Mas o cerne do problema não está na incompreensão de ambas as partes das expectativas de Deus, mas no fato de cada lado julgar o outro, destruindo os relacionamentos que Deus havia criado. É crucial reconhecer o papel do juízo no argumento de Paulo. O julgamento rompe relacionamentos. Os pecados específicos mencionados em Romanos 1.29-31 não são os responsáveis pelo rompimento dos relacionamentos, mas o resultado final. As causas de nossos relacionamentos rompidos são a idolatria (em relação a Deus) e o juízo (em relação às pessoas). Na verdade, a idolatria pode ser entendida como uma forma de julgamento, o julgamento de que Deus não é adequado e de que podemos criar, por conta própria, deuses melhores. Assim, a preocupação primordial de Paulo nos capítulos 2 e 3 é o julgamento que fazemos dos outros.
Portanto, você, que julga os outros é indesculpável; pois está condenando você mesmo naquilo em que julga, visto que você, que julga, pratica as mesmas coisas. Sabemos que o juízo de Deus contra os que praticam tais coisas é conforme a verdade. Assim, quando você, um simples homem, os julga, mas pratica as mesmas coisas, pensa que escapará do juízo de Deus? (Rm 2.1-3)
Se nos perguntarmos o que fizemos para que tenhamos necessidade de salvação, a resposta acima de tudo é, de acordo com Paulo, julgamento e idolatria. Julgamos os outros, embora não tenhamos o direito de fazê-lo, e assim trazemos o julgamento de Deus sobre nós mesmos, enquanto ele trabalha para restaurar a verdadeira justiça. Para usar uma metáfora moderna, é como a Suprema Corte derrubando um juiz corrupto em um tribunal inferior que nem sequer tinha jurisdição.
Isso significa que os cristãos nunca devem avaliar as ações alheias ou se opor às pessoas no trabalho?
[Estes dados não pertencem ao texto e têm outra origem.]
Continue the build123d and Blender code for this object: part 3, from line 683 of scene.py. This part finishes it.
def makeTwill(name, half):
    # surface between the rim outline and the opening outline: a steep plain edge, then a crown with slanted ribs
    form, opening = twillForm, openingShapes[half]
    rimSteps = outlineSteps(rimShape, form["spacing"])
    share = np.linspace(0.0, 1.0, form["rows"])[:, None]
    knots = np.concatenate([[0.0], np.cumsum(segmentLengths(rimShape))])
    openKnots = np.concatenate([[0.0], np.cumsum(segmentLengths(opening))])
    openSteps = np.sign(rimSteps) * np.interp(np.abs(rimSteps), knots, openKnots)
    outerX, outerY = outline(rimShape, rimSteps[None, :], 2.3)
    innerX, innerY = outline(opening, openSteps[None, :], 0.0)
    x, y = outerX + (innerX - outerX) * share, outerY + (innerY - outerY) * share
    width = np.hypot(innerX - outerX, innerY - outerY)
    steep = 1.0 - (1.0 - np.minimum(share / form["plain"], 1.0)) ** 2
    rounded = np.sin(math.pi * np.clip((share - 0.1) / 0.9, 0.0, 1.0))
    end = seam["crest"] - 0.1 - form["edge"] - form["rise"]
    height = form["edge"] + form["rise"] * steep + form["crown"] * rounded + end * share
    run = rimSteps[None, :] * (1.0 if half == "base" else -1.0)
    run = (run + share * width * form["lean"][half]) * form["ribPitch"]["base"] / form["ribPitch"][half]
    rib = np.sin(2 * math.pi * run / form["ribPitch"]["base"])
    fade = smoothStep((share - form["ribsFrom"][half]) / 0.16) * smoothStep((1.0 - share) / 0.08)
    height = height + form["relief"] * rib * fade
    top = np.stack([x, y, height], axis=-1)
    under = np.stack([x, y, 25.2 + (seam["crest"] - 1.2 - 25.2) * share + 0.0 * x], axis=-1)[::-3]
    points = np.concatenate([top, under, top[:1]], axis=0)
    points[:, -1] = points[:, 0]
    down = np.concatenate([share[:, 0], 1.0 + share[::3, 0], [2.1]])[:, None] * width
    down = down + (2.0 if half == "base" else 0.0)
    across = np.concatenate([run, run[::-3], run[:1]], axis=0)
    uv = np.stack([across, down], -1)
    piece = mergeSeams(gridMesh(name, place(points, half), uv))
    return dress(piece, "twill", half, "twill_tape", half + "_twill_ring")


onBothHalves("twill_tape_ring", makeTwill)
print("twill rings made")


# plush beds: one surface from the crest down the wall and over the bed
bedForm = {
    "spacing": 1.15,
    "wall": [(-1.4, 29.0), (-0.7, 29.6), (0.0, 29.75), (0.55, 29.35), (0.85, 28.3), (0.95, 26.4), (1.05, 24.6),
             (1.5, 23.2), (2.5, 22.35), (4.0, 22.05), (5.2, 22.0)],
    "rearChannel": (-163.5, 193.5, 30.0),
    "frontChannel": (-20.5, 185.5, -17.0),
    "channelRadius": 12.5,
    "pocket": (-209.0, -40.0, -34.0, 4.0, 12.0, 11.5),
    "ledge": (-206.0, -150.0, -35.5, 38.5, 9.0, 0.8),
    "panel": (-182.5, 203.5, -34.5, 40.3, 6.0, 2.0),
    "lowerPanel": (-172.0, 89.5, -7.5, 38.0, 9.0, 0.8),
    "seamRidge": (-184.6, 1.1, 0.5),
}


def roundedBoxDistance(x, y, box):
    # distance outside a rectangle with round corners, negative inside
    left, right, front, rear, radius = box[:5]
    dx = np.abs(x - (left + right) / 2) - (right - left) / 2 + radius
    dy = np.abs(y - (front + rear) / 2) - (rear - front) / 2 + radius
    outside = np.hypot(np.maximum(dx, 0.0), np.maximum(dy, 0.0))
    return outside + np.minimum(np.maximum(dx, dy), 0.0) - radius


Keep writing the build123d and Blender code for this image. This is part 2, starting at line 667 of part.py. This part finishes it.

Não. Como trabalhamos como agentes de Deus, temos o dever de avaliar se o que acontece no trabalho serve aos propósitos de Deus ou os atrapalha, e agir de acordo (ver alguns exemplos de Paulo em Rm 12.9—13.7). Um supervisor pode precisar disciplinar ou demitir um funcionário que não esteja fazendo seu trabalho satisfatoriamente. Um trabalhador pode precisar passar por cima de um supervisor para relatar uma violação ética ou política. Um professor pode precisar dar uma nota baixa. Um eleitor ou político pode ter de se opor a um candidato. Um ativista pode precisar protestar contra uma injustiça corporativa ou governamental. Um aluno pode precisar denunciar a trapaça de outro aluno. Uma vítima de abuso ou discriminação pode precisar cortar o contato com o agressor.
Como somos responsáveis perante Deus pelos resultados de nosso trabalho e pela integridade de nosso local de trabalho, precisamos avaliar as ações e intenções das pessoas e agir para evitar injustiças, e assim fazer um bom trabalho. Mas isso não significa que julgamos o valor dos outros como seres humanos ou nos consideramos moralmente superiores. Mesmo quando nos opomos às ações dos outros, não os julgamos.
Às vezes, pode ser difícil perceber a diferença, mas Paulo nos dá uma orientação surpreendentemente prática: respeite a consciência do outro. Deus criou os seres humanos de tal maneira que “as exigências da Lei estão gravadas em seu coração. Disso dão testemunho também a sua consciência e os pensamentos deles” (Rm 2.15). Se os outros estão de fato seguindo a própria consciência, não é seu trabalho julgá-los. Mas, se você estiver se apresentando como moralmente superior, condenando os outros por seguirem a própria bússola moral, provavelmente está julgando de maneira “indesculpável” (Rm 2.1).